I agree that it makes them no less of a V. She is pure V through and through. Her temperment and her energy level prove that every day. Haha. 
That sounds like a cool dog with a white rear paw. 
We know Holley's came from her dad. He has a small mark in the center of his chest. Her's is way bigger but we don't care. She is also from the hunting line and not the show line so that may be why the breeder still bred the dad with the white mark.


----------



## Linescreamer (Sep 28, 2010)

The color of a dog doesn't really mean that much to me. This is an interesting topic never the less. Last night I talked to a woman who is the daughter of one of the first group of Vizsla importers here in the northeast. She stated that they were on average 55 lbs and had no white markings at all.


----------



## mswhipple (Mar 7, 2011)

My last dog was a Vizsla mix (but I think she was predominantly Vizsla). She had six or seven white hairs in the center of her chest. 
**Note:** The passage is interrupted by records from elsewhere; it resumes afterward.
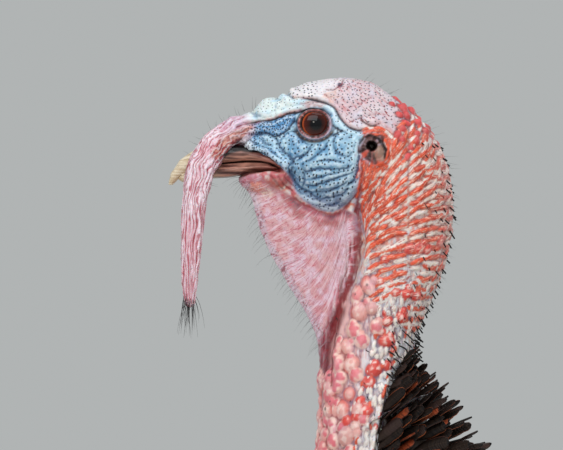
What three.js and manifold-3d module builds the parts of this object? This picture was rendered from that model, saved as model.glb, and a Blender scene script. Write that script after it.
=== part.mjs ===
// Wild turkey, adult male, standing with its neck drawn up and its snood hanging over the left of the bill.
// Millimetres. +Z is up, the bird faces -X, its left side is -Y. The exported group has its origin on the
// floor, under the middle of the bird's box. Inside the parts, x and z of the head and neck are measured
// from the line through both eyes, and z of the body from the floor.
import * as THREE from "three";
import { mergeVertices } from "three/addons/utils/BufferGeometryUtils.js";
import Module from "manifold-3d";

const wasm = await Module();
wasm.setup();

// ---- driving dimensions ----
const EYE_HEIGHT = 860; // eyes above the floor
const GAP = 0.3; // clearance between neighbouring pieces
const EYE = { radius: 8.6, side: 9.8, lift: 0.2 };
const EAR = { x: 27, z: -10.8, length: 9, height: 11.5, depth: 6, side: 17.5 };
const BREAST_X = -82; // foremost point of the breast
const RUMP_X = 500;
const HIP_Y = 74; // from the midline to the top of each drumstick
const HOCK = { x: 244, y: 66, z: 178 };
const FOOT = { x: 220, y: 68 };
const TOE = { middle: 66, side: 48, hind: 25, radius: 6.2, spread: 36 };
const CLAW = { length: 17, radius: 3.1 };
const TAIL = { length: 372, x: 470, z: 498, tip_z: 396, root_half: 46, tip_half: 84 };

// ---- mesh helpers ----
const v3 = (x, y, z) => new THREE.Vector3(x, y, z);

// A closed triangle mesh as a solid, turned to face outwards.
function solid(geometry) {
  const bare = geometry.clone();
  bare.deleteAttribute("normal");
  bare.deleteAttribute("uv");
  const merged = mergeVertices(bare, 1e-4);
  const corners = new Uint32Array(merged.index.array);
  const build = () =>
    new wasm.Manifold(
      new wasm.Mesh({
        numProp: 3,
        vertProperties: merged.attributes.position.array,
        triVerts: corners,
      }),
    );
  const made = build();
  if (made.volume() > 0) return made;
  for (let i = 0; i < corners.length; i += 3) {
    [corners[i], corners[i + 1]] = [corners[i + 1], corners[i]];
  }
  return build();
}

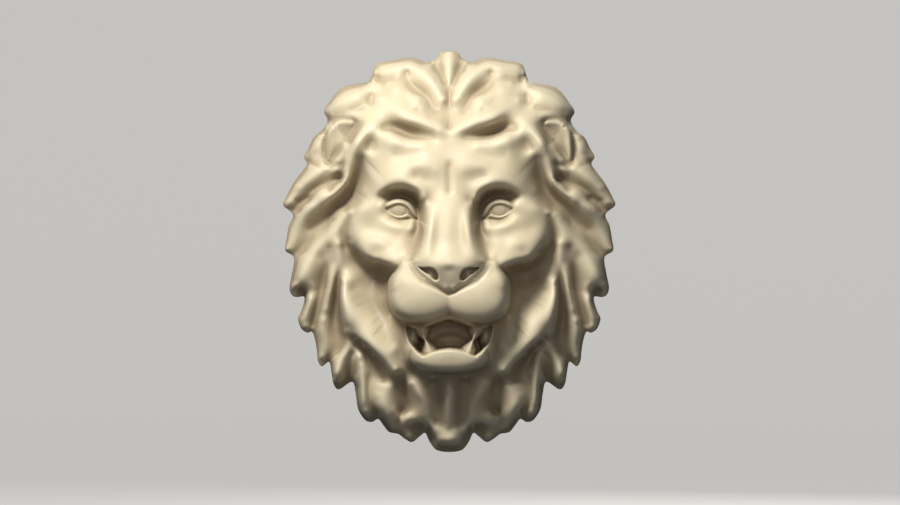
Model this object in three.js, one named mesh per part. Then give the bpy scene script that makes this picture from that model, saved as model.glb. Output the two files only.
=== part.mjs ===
// A lion's head in high relief, cast in one body, made to hang flat against a wall.
// X points right, Z points up, the face looks toward -Y and the flat back lies on y = 0.
// The origin is the middle of the back.
import * as THREE from "three";

// Driving sizes, in millimetres
const plaqueHeight = 300;
const plaqueWidth = 248;
const reliefDepth = 91;
const rimDepth = 13.2;
const rimDraft = 1.6;

// The carving keeps its own proportions. It is drawn in parts: 400 parts are the full height,
// 331 the full width, and about 122 the full depth from the wall to the front of the nose.
const partsTall = 400;
const partsWide = 331;
const partsDeep = 121.68;
const partHigh = plaqueHeight / partsTall;
const partWide = plaqueWidth / partsWide;
const partDeep = reliefDepth / partsDeep;
const rimLevel = rimDepth / partDeep;

// How rounded the surface runs over a carving line, in parts
const crisp = 1.7;
const firm = 3;
const soft = 6;
const broad = 10;

// Spacing of the places where the sheet is pinned to a carving line, in parts
const pinStep = 4;
const rimStep = 6;

// How finely the body is faceted
const outlineStep = 8;
const outerRings = 24;
const innerRings = 10;
const innerShare = 0.27;
const ovalHalfWidth = 152;
const ovalHalfHeight = 186;
const facetReach = 2.4;
const facetSamples = 6;

const line = (name, softness, ...path) => ({ name, softness, path });

// The outline of one half, from the crown down to the beard: every tuft is drawn from the notch
// above it, over its belly, to its tip.
const tufts = [
  { name: "crown", path: [[0, 200], [8, 199], [13, 192.5]] },
  { name: "top lock", path: [[22, 189], [36, 193.5], [56, 190.7], [72, 187], [77.5, 175]] },
  { name: "upper side lock", path: [[82, 169], [100, 166], [110, 161], [119, 150], [125, 139.5]] },
  { name: "lock behind the ear", path: [[121.5, 131], [126, 122], [135, 114], [140, 104], [145, 94.5]] },
  { name: "upper cheek lock", path: [[142, 88], [146, 81], [155, 69], [163, 54], [165.5, 46]] },
  { name: "middle cheek lock", path: [[156, 37], [160, 26], [162.5, 12], [163.5, 1]] },
  { name: "lower cheek lock", path: [[155, -6], [157, -22], [159.5, -36], [157, -43.5], [152, -45.5]] },
  { name: "hooked lock", path: [[145, -45], [145, -51], [148, -60], [151, -67], [147.5, -77], [141.5, -81]] },
  { name: "long lock", path: [[137, -80], [134, -88], [132, -100], [131, -109], [127, -114.5]] },
  { name: "jaw lock", path: [[120, -110], [117.5, -121], [115.5, -132], [110, -137.5]] },
  { name: "back beard lock", path: [[97, -130], [93.5, -141], [91, -157], [84, -168], [77, -170]] },
  { name: "side beard lock", path: [[71, -167], [66, -173], [60, -180], [51, -182]] },
  { name: "front beard lock", path: [[44, -187], [37, -190]] },
  { name: "beard tip", path: [[29, -184], [24, -181], [20, -189], [14, -197], [7, -199.5], [0, -200]] },
];

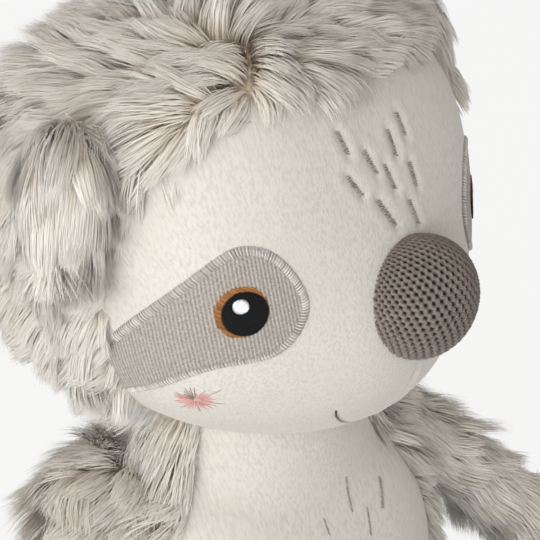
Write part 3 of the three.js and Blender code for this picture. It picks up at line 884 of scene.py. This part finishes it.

Here is the breed standard for coat color, as described by Bernard C. Boggs: "Solid golden rust in different shadings. Solid dark mahogany, red and pale yellow are faulty. White on the forechest, preferably as small as possible, and white on the toes are permissible. Solid white extending above the toes or white anywhere else on the dog except the forechest is a disqualification. When viewing the dog from the front, white markings on the forechest must be confined to an area from the top of the sternum to a point between the elbows when the dog is standing naturally. White extending on the shoulders or neck is a disqualification. White due to aging shall not be faulted. Any noticeable area of black in the coat is a serious fault."

Personally, I think a little touch of white makes for a very cute Vizsla!


----------